KUALA LUMPUR: Second Finance Minister Datuk Seri Ahmad Husni Hanadzlah was tight-lipped on whether the government will reduce sugar subsidy for the second time in the 2014 Budget.
He said the government is monitoring the situation.
“Everything is in place but we will do the finetuning two weeks before the Budget announcement,” he said after officiating at the Khazanah Megatrends Forum 2013, here, yesterday.
Subsidies are expected to cost the government some RM37.6 billion this year, accounting for 18.6 per cent of its operating expenditure.
Last year, subsidies accounted for 21 per cent of the government’s operating budget.
Market talk is that the government is poised to cut sugar subsidy for the second year running, a move that should help in its efforts to balance the budget.
Last year’s Budget saw sugar subsidies cut by 20 sen per kilogramme, which brought the retail price of the commodity to RM2.5/kg.
The recent reduction in fuel subsidy, which saw the prices of RON95 petrol and diesel rise by 20 sen each, have seen many speculating that sugar subsidy may be next in line for a cut.
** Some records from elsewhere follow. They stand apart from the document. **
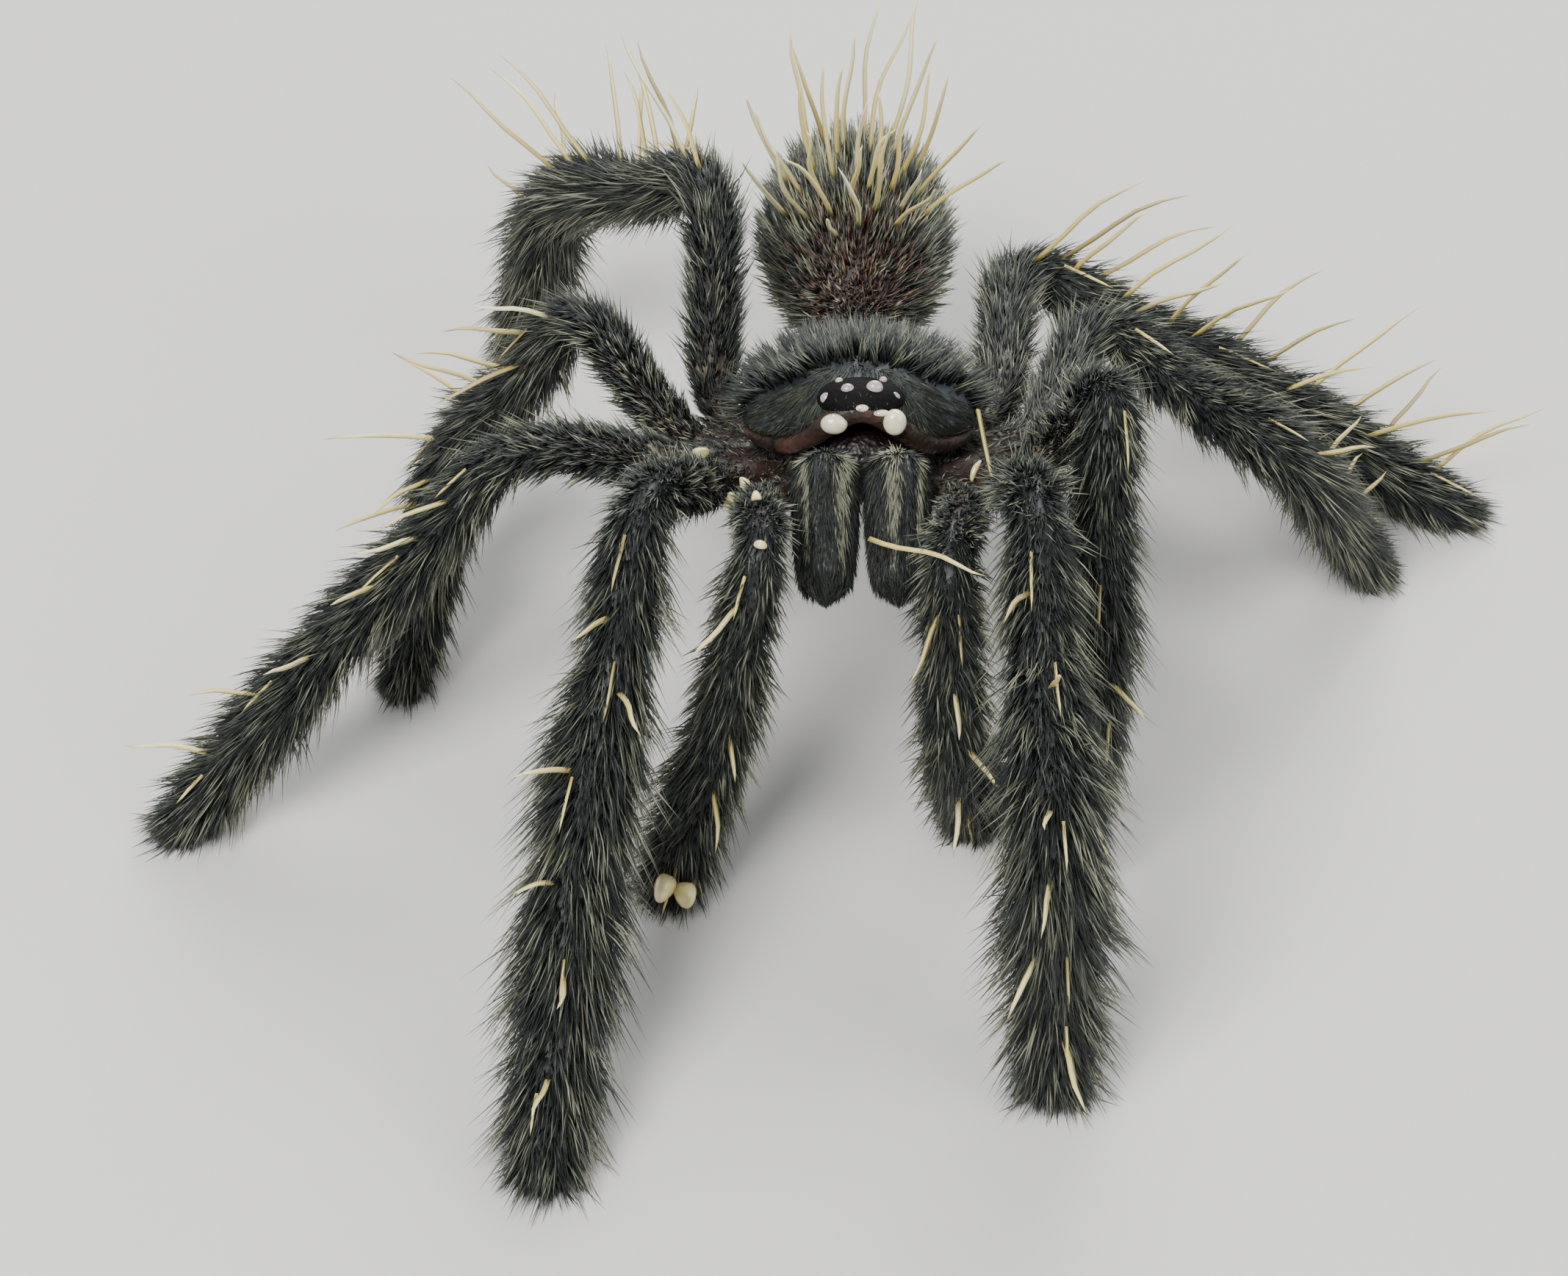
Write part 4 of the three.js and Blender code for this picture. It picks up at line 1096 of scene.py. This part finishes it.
# Glossy cream flecks of bare horn show at the joints near the body, and two cream pads at the right palp's
# tip. Limb by its place in the list, station, degrees up from straight ahead, half size across and along it.
FLECKS = [
    (4, 1.04, 62, 0.14, 0.24), (4, 1.22, 46, 0.13, 0.34), (2, 1.12, 42, 0.18, 0.14), (2, 1.26, 34, 0.24, 0.2),
    (0, 1.75, 45, 0.13, 0.12), (0, 2.05, 45, 0.17, 0.11), (3, 0.85, 20, 0.3, 0.08), (3, 1.12, 48, 0.3, 0.08),
    (5, 0.82, 22, 0.3, 0.08), (5, 1.1, 46, 0.3, 0.08), (4, 0.84, 30, 0.1, 0.2), (0, 5.62, -35, 0.28, 0.34),
    (0, 5.6, 55, 0.28, 0.38),
]
FLECK_RAISED, FLECK_SCALE, FLECK_CURVE = 0.36 * MM, 1.35 * MM, 0.7
horn_cream = gloss("cream horn", (0.60, 0.52, 0.24), 0.15)
flecks = []
for number, station, angle, half_across, half_along in FLECKS:
    kind, side, yaw, lift, foot, bow, bristles = LIMBS[number]
    line, tangents, tops, asides = limb_line(limb_joints(kind, side, yaw, lift, foot, bow), [station])
    out = np.array((0, -math.cos(math.radians(angle)), math.sin(math.radians(angle))))
    out = unit(out - tangents[0] * (out @ tangents[0]))
    fleck = ball("fleck", 16, 10)
    x, y, z = (points_of(fleck)[:, i, None] for i in range(3))
    around = np.cross(out, tangents[0])
    middle = line[0] + out * (girth_at(kind, station) + FLECK_RAISED)
    spread = x * around * half_across + y * tangents[0] * half_along
    spread = spread + (z - FLECK_CURVE * x**2) * out * half_along
    places = middle + spread * FLECK_SCALE
    places[:, 2] = np.maximum(places[:, 2], 0)
    reshape(fleck, places)
    flecks.append(fleck)
flecks = joined("joint_flecks", flecks)
smooth_over(flecks)
dress(flecks, horn_cream, "underside")

# Two loose straw bristles lie across the face: one over the left jaw, the other beside the carapace.
LOOSE_THICK, UP = 0.1 * MM, (0, 0, 1)
loose = Coat(90)
roots = np.array([on_jaw(1, 4.2 * MM, -1.0 * MM, 1.6 * MM), on_body(4.0 * MM, 2.3 * MM, 1.5 * MM)])
ends = np.array([on_jaw(1, 7.3 * MM, 2.7 * MM, 4.6 * MM), on_body(4.6 * MM, 5.2 * MM, -1.0 * MM)])
lengths = np.linalg.norm(ends - roots, axis=1)
straws = [STRAW, TAN + 0.04]
loose.add(roots, ends - roots, lengths, LOOSE_THICK, straws, UP, 0.06, 8, STRAW_WAVE, STRAW_TAPER)
loose.piece("loose_bristles", "fur")

# ------------------------------------------------------------------------------------------------ studio
# A plain pale floor, soft lamps and the camera, which looks down at the face. None of it is part of the
# specimen.
deselect()
bpy.ops.mesh.primitive_plane_add(size=2, location=(0, 0, 0))
floor = bpy.context.object
floor.name = "floor"
paper = bpy.data.materials.new("pale paper")
paper.use_nodes = True
paper.node_tree.nodes["Principled BSDF"].inputs["Base Color"].default_value = (0.62, 0.61, 0.58, 1)
paper.node_tree.nodes["Principled BSDF"].inputs["Roughness"].default_value = 0.9
floor.data.materials.append(paper)


def softbox(name, place, size, watts):
    data = bpy.data.lights.new(name, "AREA")
    data.energy, data.size = watts, size
    lamp = bpy.data.objects.new(name, data)
    bpy.context.scene.collection.objects.link(lamp)
    lamp.location = place
    lamp.rotation_euler = (Vector((0, 0, 0.005)) - Vector(place)).to_track_quat("-Z", "Y").to_euler()


softbox("key", (-0.12, -0.16, 0.28), 0.16, 1.6)
softbox("fill", (0.25, -0.12, 0.16), 0.2, 0.5)
softbox("rim", (0.05, 0.26, 0.2), 0.2, 1.2)
world = bpy.data.worlds.new("soft room")
world.use_nodes = True
world.node_tree.nodes["Background"].inputs["Color"].default_value = (0.9, 0.93, 1.0, 1)
world.node_tree.nodes["Background"].inputs["Strength"].default_value = 0.5
bpy.context.scene.world = world

CAMERA_PLACE = (-2.603, -114.323, 113.563)  # millimetres from the floor under the front body
camera_data = bpy.data.cameras.new("camera")
camera_data.lens, camera_data.sensor_width = 102.08, 36
camera_data.clip_start, camera_data.clip_end = 0.001, 10
camera = bpy.data.objects.new("camera", camera_data)
bpy.context.scene.collection.objects.link(camera)
camera.location = FLOOR_MIDDLE + np.array(CAMERA_PLACE) * MM
camera.rotation_euler = (math.radians(45), 0, 0)
bpy.context.scene.camera = camera
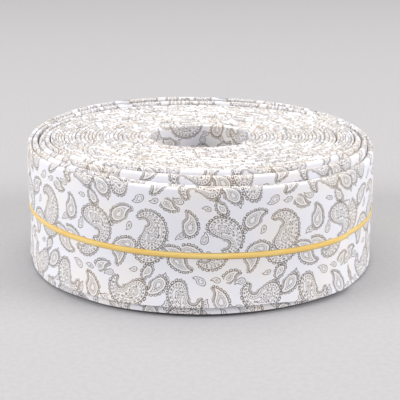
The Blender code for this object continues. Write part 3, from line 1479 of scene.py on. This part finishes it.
@dataclass(frozen=True)
class Studio:
    """Camera, floor and soft light."""

    camera_place: tuple[float, float, float] = (-0.0002, -0.4764, 0.1730)
    camera_down_deg: float = 17.29
    camera_roll_deg: float = -0.4
    lens: float = 93.24
    nearest_seen: float = 0.01
    floor_side: float = 8.0
    air_colour: tuple[float, float, float] = (0.98, 0.985, 1.025)
    air_strength: float = 0.62
    lights: tuple[SoftLight, ...] = (
        SoftLight("overhead", (0.0, 0.35, 2.0), 1.6, 16.4, (1.0, 0.925, 0.79)),
        SoftLight("left_side", (-2.2, -0.6, 1.25), 1.4, 44.0, (1.0, 0.985, 0.98)),
        SoftLight("right_side", (2.2, -0.6, 1.25), 1.4, 42.0, (1.0, 0.985, 0.98)),
    )

    def build(self) -> None:
        """Sets up the camera, the floor and the lights."""
        self.make_camera()
        self.make_floor()
        self.make_lights()

    def make_camera(self) -> None:
        """Puts the camera at the photograph's viewing angle."""
        camera = bpy.data.objects.new("camera", bpy.data.cameras.new("camera"))
        camera.data.lens = self.lens
        camera.data.clip_start = self.nearest_seen
        camera.location = self.camera_place
        tipped = Matrix.Rotation(math.radians(90.0 - self.camera_down_deg), 3, "X")
        rolled = Matrix.Rotation(math.radians(self.camera_roll_deg), 3, "Z")
        camera.rotation_euler = (tipped @ rolled).to_euler()
        bpy.context.scene.collection.objects.link(camera)
        bpy.context.scene.camera = camera

    def make_floor(self) -> None:
        """Lays the plain pale floor."""
        body = bmesh.new()
        bmesh.ops.create_grid(body, x_segments=1, y_segments=1, size=self.floor_side / 2)
        mesh = bpy.data.meshes.new("floor")
        body.to_mesh(mesh)
        body.free()
        floor = bpy.data.objects.new("floor", mesh)
        bpy.context.scene.collection.objects.link(floor)
        mesh.materials.append(PaleFloor().material())

    def make_lights(self) -> None:
        """Hangs the soft lights and sets the pale surroundings."""
        world = bpy.data.worlds.new("surroundings")
        world.use_nodes = True
        air = world.node_tree.nodes["Background"].inputs
        air["Color"].default_value = (*self.air_colour, 1.0)
        air["Strength"].default_value = self.air_strength
        bpy.context.scene.world = world
        for light in self.lights:
            lamp = bpy.data.lights.new(light.name, "AREA")
            lamp.shape = "SQUARE"
            lamp.size = light.side
            lamp.energy = light.power
            lamp.color = light.colour
            holder = bpy.data.objects.new(light.name, lamp)
            holder.location = light.place
            holder.rotation_euler = (-Vector(light.place)).to_track_quat("-Z", "Y").to_euler()
            bpy.context.scene.collection.objects.link(holder)


def main() -> None:
    """Builds the roll and its studio."""
    logging.basicConfig(level=logging.INFO, format="%(message)s")
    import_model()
    bpy.context.scene.view_settings.view_transform = "Standard"
    TapeRoll().build()
    Studio().build()


if __name__ == "__main__":
    main()
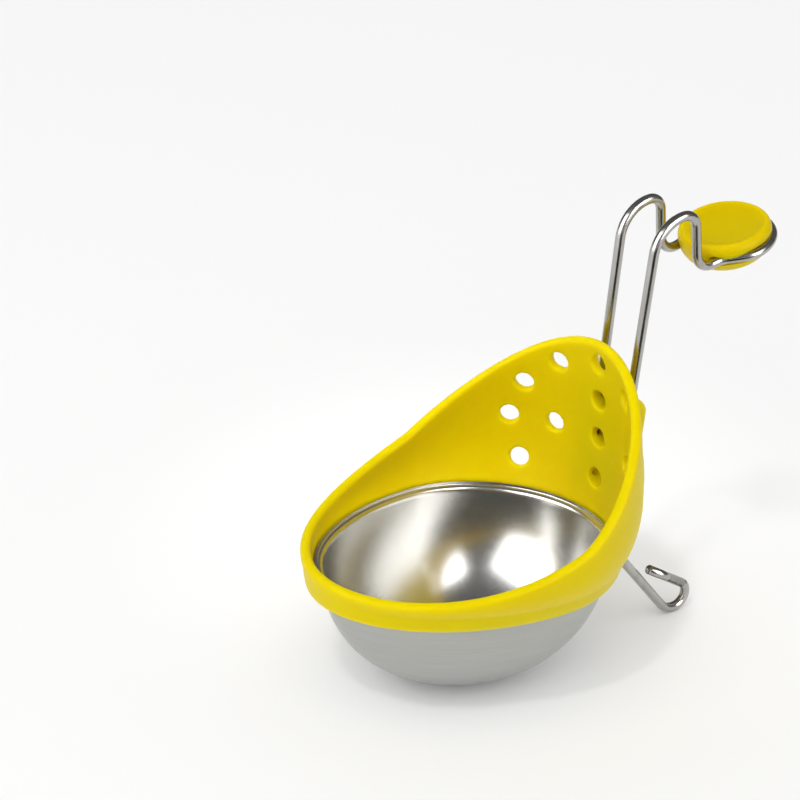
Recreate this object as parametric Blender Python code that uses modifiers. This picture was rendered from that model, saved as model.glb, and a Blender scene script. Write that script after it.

Husni said the government is confident of achieving its deficit target of four per cent this year and 3.5 per cent next year due to two factors, namely a significant revenue growth, mainly from
higher tax collection, and subsidy rationalisation.
The government, he added, is always looking at ways to cut its spending and focusing on “productive expenditure”, which has led to the introduction of outcome-based budgeting this year for three ministries, namely finance, health and international trade and industry.
“Hopefully by 2015, all ministries will implement this outcome-based Budget,” he said.